The ancient rights of the tenants, i.e. of the céiles or freemen, were chiefly three:—A right to some portion of the arable or tribe-land, and to the use of the commons: a right to pay no more than a fair rent, which, in the absence of express agreement, was adjusted by the Brehon Law: a right to own a house and homestead, and (with certain equitable exceptions) all unexhausted improvements. Among the freemen who held farm land there was no such thing as eviction from house or farm, for there was a universal conviction that the landlord was not the absolute owner, so that all free tenants had what was equivalent to fixity of tenure. If a man failed to pay the subsidy to his chief, or the rent of land held in any way, or the debt due for stock, it was recovered, like any other debt, by the processes described in next section, never by process of eviction.

Descent of Land.—In Ireland the land descended in three different ways.

First, as private property.—When a man had land understood to be his own, it would naturally pass to his heirs; or he might if he wished divide it among them during his life—a thing that was sometimes done.

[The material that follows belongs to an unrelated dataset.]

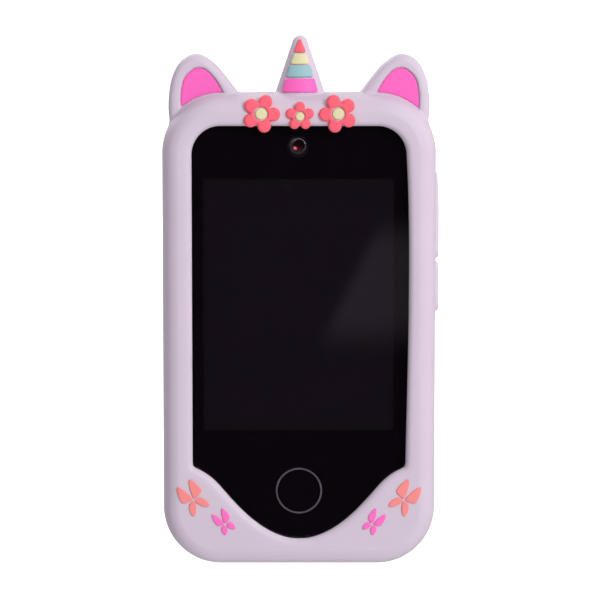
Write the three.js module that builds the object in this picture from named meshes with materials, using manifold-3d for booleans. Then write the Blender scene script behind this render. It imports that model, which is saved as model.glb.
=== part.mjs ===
// A toy cell phone standing in its soft unicorn sleeve, taken apart into the pieces it is made of.
// Millimetres, +Z up, +X to the right of the screen, and the screen faces -Y.
// The origin is under the middle of the sleeve, on the surface that the sleeve stands on.

import * as THREE from "three";
import { mergeVertices } from "three/addons/utils/BufferGeometryUtils.js";
import Module from "manifold-3d";

const wasm = await Module();
wasm.setup();

// ---- Driving dimensions ----

// Soft sleeve: a rounded box with ears and a horn on its top.
const SLEEVE = { half: 31.2, height: 108.4, corner: 13.4, foot: 14.4, front: -8, back: 8, edge: 3.4 };
const LIP_BACK = -6.2;
const CAVITY = { half: 28.2, low: 3.2, high: 105.2, corner: 10.4, back: 6.2 };

// Screen opening in the sleeve's front: a smile below two sides, of which the soft right one bows out.
const OPENING = { half: 24.4, top: 101.3, corner: 6.6, side: 24.4, shoulder: 22.75, bottom: 6.3 };
const BOW = [[0.25, 40], [1.35, 74]];
const SMILE = {
  bow: 8.35,
  below: [15.03, 15.1],
  knee: [18.2, 18.68],
  above: [19.73, 20.42],
  crest: [21.35, 21.7],
};

// Hard phone inside the sleeve.
const PHONE = { half: 28, low: 3.4, high: 105, corner: 10.2, front: -6, back: 6, wall: 1.4 };
const SEAM = { frame: -2.2, shell: -2 };
const LENS_STEP = { margin: 1.1, front: -4.85 };
const FRAME_RING = 2.6;
const GAP = 0.3;

// Display stack behind the cover lens.
const LENS = { inset: 1.3, front: -6, back: -4.9 };
const INK = { inset: 2.8, front: -4.7, back: -4.55 };
const DISPLAY = { half: 21.6, low: 31.4, high: 89, window: 0.2 };
const MODULE = { half: 25, low: 23.3, high: 92.5, front: -4.4, back: -2 };
const HOME = { z: 17.2, radius: 5.3, stroke: 0.4, front: -4.85, back: -4.75 };
const FRONT_CAMERA = { z: 96.55, hole: 2.67, barrel: 1.86, bore: 1.3 };

// Boards and what stands on them.
const BOARD = { half: 24.6, low: 6, high: 102.5, corner: 6, front: -1.7, back: -0.7 };
const BATTERY = { half: 17, low: 26, high: 76, front: -0.4, back: 4 };
const SPEAKER = { x: -13.5, z: 16, radius: 7.5, front: 0.6, back: 4.6 };
const SLOTS = { count: 3, pitch: 3.2, height: 1.5, width: 11 };
const USB = { y: 1.1, width: 9, depth: 3.2, low: 3.6, high: 10.6 };
const JACK = { x: 14, y: 2, bore: 3.5, width: 6.5, high: 17 };
const CARD = { length: 15, width: 11, low: 82, outer: -27.7, front: 0.05, back: 0.8 };
const CARD_WAY = { front: -2.05, back: 2.95, reach: 2.2, corner: 2.4 };
const REAR_CAMERA = { x: 16, z: 94, half: 4, window: 4, barrel: 3 };
const FLASH = { x: 16, z: 84.5, radius: 1.6 };
const CAMERA_WAY = { low: 79, high: 99, half: 5.5, corner: 5.4 };
const SCREW = { x: 22, low: 8.5, high: 99.9, shank: 0.8, head: 1.5, boss: 2.4 };

// Side keys: a hard key in the phone under a soft pad in the sleeve.
const KEY_Y = 0.6;
const KEYS = [
  { name: "volume", z: 80.65, pad: 9.55, cap: 8.05, switches: [["volume_up", 6], ["volume_down", -6]] },
  { name: "power", z: 63.95, pad: 5.15, cap: 3.55, switches: [["power", 0]] },
];
const PAD = { inner: 28.9, outer: 32, depth: 2.5, round: 1.1 };
const CAP = { inner: 25.9, outer: 28.7, depth: 1.6, flange: 25.5, flangeBack: 26.1 };

// Ears and horn. The outlines are drawn for the right ear, which the left one mirrors.
const EAR = { front: -3.4, back: 2.6, edge: 1.7, recess: 0.5, pocket: 1.4 };
const EAR_OUTLINE = [
  [29.3, 100.4], [29.75, 105.5], [29.15, 111], [27.65, 114.7], [25.6, 116.6],
  [23.6, 117.2], [21.7, 116.75], [18.95, 114.75], [16.25, 111.55], [13.1, 107.4],
];
const INLAY_SIDE = [
  [27, 104.9], [27, 108.3], [26.25, 111.75], [24.4, 113.75], [22.9, 114.2],
  [21.3, 113.7], [19.3, 111.6], [17.6, 108.75],
];
const INLAY_ARC = { x: 17.8, z: 95, radius: 13.4, from: 1.57, to: 0.83 };
const INLAY_GAP = 0.12;
const HORN = { tip: 121.5, radius: 1.7, slope: 0.338, base: 106, flatness: 0.75, x: 0.22, y: -0.4 };
const BAND = { lift: 0.5, gap: 0.06 };
const BANDS = [
  { name: "pink", low: 108.8, high: 111.8, wide: 4.05, narrow: 3.4 },
  { name: "teal", low: 112.2, high: 114.75, wide: 2.98, narrow: 2.45 },
  { name: "yellow", low: 115.1, high: 117.5, wide: 2.08, narrow: 1.4 },
  { name: "coral", low: 117.75, high: 120.7, wide: 1.28, narrow: 0.32 },
];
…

Second.—The land held by the chief as mensal estate descended, not to his heir, hut to the person who succeeded him in the chiefship. This is what is known as descent by Tanistry.

Third, by Gavelkind.—When a tenant who held a part of the tribe-land died, his farm did not go to his children: but the whole of the land belonging to the finè or sept was redivided or gavelled among all the male adult members of the sept—including the dead man's adult sons. The domain of the chief, and all land that was private property, were exempt. The redistribution by gavelkind on each occasion extended to the clan or sept—not beyond. Davies complains, with justice, that this custom prevented the tenants from making permanent improvements.

The two customs of Tanistry and Gavelkind formerly prevailed all over Europe, and continued in Russia till a very recent period: and Gavelkind, in a modified form, still exists in Kent. They were abolished and made illegal in Ireland in the reign of James I.; after which land descended to the next heir according to English law.